2. The light-emitting device according to claim 1,

wherein the reflective member has, in the respective first reflective regions, a first diffuse reflection portion which is lower in specular reflectivity than the specular reflection portion.

3. The light-emitting device according to claim 1,

wherein the reflective member has, in respective second reflective regions thereof which are regions between sides of the reflective member and the light-emitting section as viewed in a plan view from the to-be-illuminated object side, a second diffuse reflection portion which is lower in specular reflectivity than the specular reflection portion.

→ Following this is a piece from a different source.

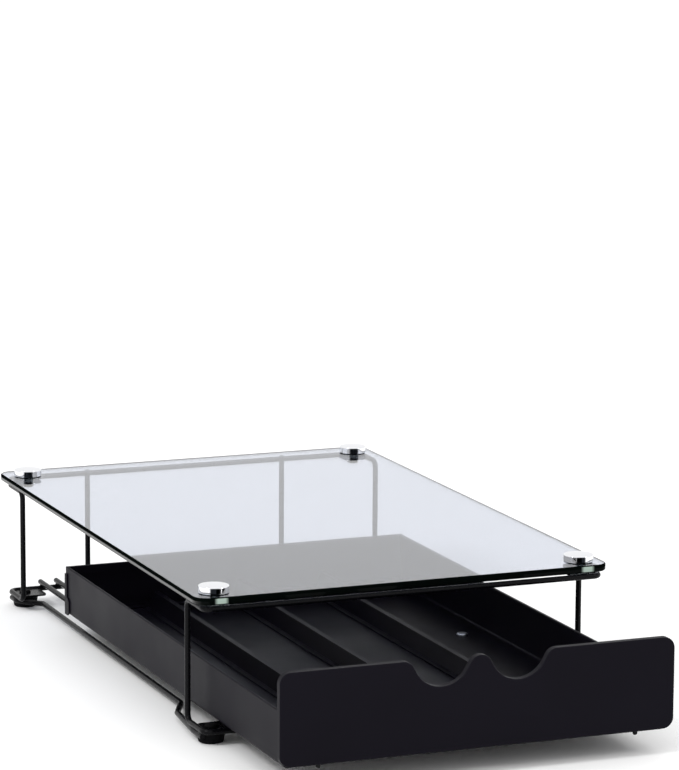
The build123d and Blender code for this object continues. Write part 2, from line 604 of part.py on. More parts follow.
def guide_screw():
    """A screw through the tray's floor, with a low domed head inside the drawer."""
    head_low = TRAY_FLOOR_Z + SHEET_GAP
    head = rod(0, 0, head_low, head_low + GUIDE_HEAD_HEIGHT, GUIDE_HEAD_R)
    head = fillet(head.faces().sort_by(Axis.Z)[-1].edges(), GUIDE_HEAD_HEIGHT * 0.7)
    return head + rod(0, 0, GUIDE_NUT_LOW_Z - GUIDE_SCREW_BELOW_NUT, head_low, GUIDE_SCREW_R)


def guide_nut():
    """A hexagon nut below the washer."""
    nut = Pos(0, 0, GUIDE_NUT_LOW_Z) * hexagon(GUIDE_NUT_ACROSS_FLATS, GUIDE_NUT_HEIGHT)
    return nut - rod(0, 0, GUIDE_NUT_LOW_Z - 1, WASHER_LOW_Z + 1, GUIDE_HOLE_R)


def front_nub(side):
    """A round-tipped nub under the front, in line with the slot of the rail behind it."""
    top_z = FRONT_BOTTOM_Z - SHEET_GAP
    tip_z = FRONT_BOTTOM_Z - NUB_DROP
    shank = rod(0, 0, tip_z, top_z, NUB_R)
    shank = fillet(shank.faces().sort_by(Axis.Z)[0].edges(), NUB_R * 0.9)
    return Pos(side * RAIL_MID_X, FRONT_Y + FRONT_THICKNESS / 2, 0) * shank


bush_r = SLOT_WIDTH / 2 - GUIDE_BUSH_SIDE_GAP
parts["guide_screws"] = at_guides(guide_screw())
parts["guide_bushes"] = at_guides(ring(bush_r, GUIDE_HOLE_R, WASHER_TOP_Z, TRAY_UNDER_Z))
parts["guide_washers"] = at_guides(ring(GUIDE_WASHER_R, GUIDE_HOLE_R, WASHER_LOW_Z, WASHER_TOP_Z))
parts["guide_nuts"] = at_guides(guide_nut())
for side_name, side in SIDES.items():
    parts[f"{side_name}_front_nub"] = front_nub(side)

# ---------------------------------------------------------------- writing
os.makedirs("parts", exist_ok=True)
for name, shape in parts.items():
    export_step(Pos(0, SHIFT_Y, 0) * shape, f"parts/{name}.step")
wire_face = sqrt(WIRE_R ** 2 - (WASHER_LOW_Z - LEG_LOW_Z) ** 2)
open_limit = GUIDE_Y - GUIDE_WASHER_R - (wire_face - LEG_REACH_Y) - STOP_GAP
print("nodes", len(parts), "shift in y", round(SHIFT_Y, 3))
print("travel from rest: closing", OPEN_AT_REST, "opening", round(open_limit, 2))
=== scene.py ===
"""Looks of the coffee pod drawer: materials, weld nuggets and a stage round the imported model."""
import math

import bpy
import numpy as np
from bpy.props import FloatProperty, FloatVectorProperty, PointerProperty
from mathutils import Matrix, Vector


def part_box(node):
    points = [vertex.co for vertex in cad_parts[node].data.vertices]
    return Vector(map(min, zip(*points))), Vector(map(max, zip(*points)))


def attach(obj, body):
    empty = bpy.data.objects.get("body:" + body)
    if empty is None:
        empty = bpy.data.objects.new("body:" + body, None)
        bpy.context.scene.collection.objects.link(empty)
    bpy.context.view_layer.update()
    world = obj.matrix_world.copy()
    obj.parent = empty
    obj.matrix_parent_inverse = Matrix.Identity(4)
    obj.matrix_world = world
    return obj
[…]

4. The light-emitting device according to claim 1,

wherein a total reflectivity of the specular reflection portion is greater than or equal to a total reflectivity of the second diffuse reflection portion.

5. The light-emitting device according to claim 1,

wherein a plurality of the specular reflection portions are disposed in the respective first reflective regions so as to be apart from each other.

6. The light-emitting device according to claim 5,

wherein the specular reflection portion is formed in a circular shape as viewed in a plan view from the to-be-illuminated object side.

7. The light-emitting device according to claim 5,

wherein the specular reflection portion is formed in a strip-like shape extending from the light-emitting section to the corner part as viewed in a plan view from the to-be-illuminated object side.

8. The light-emitting device according to claim 1,

wherein the specular reflection portion is formed of silver or aluminum.

9. A display apparatus comprising:

a display panel; and

an illuminating apparatus including a light-emitting device which applies light to a back side of the display panel,

the light-emitting device being the light-emitting device according to claim 1.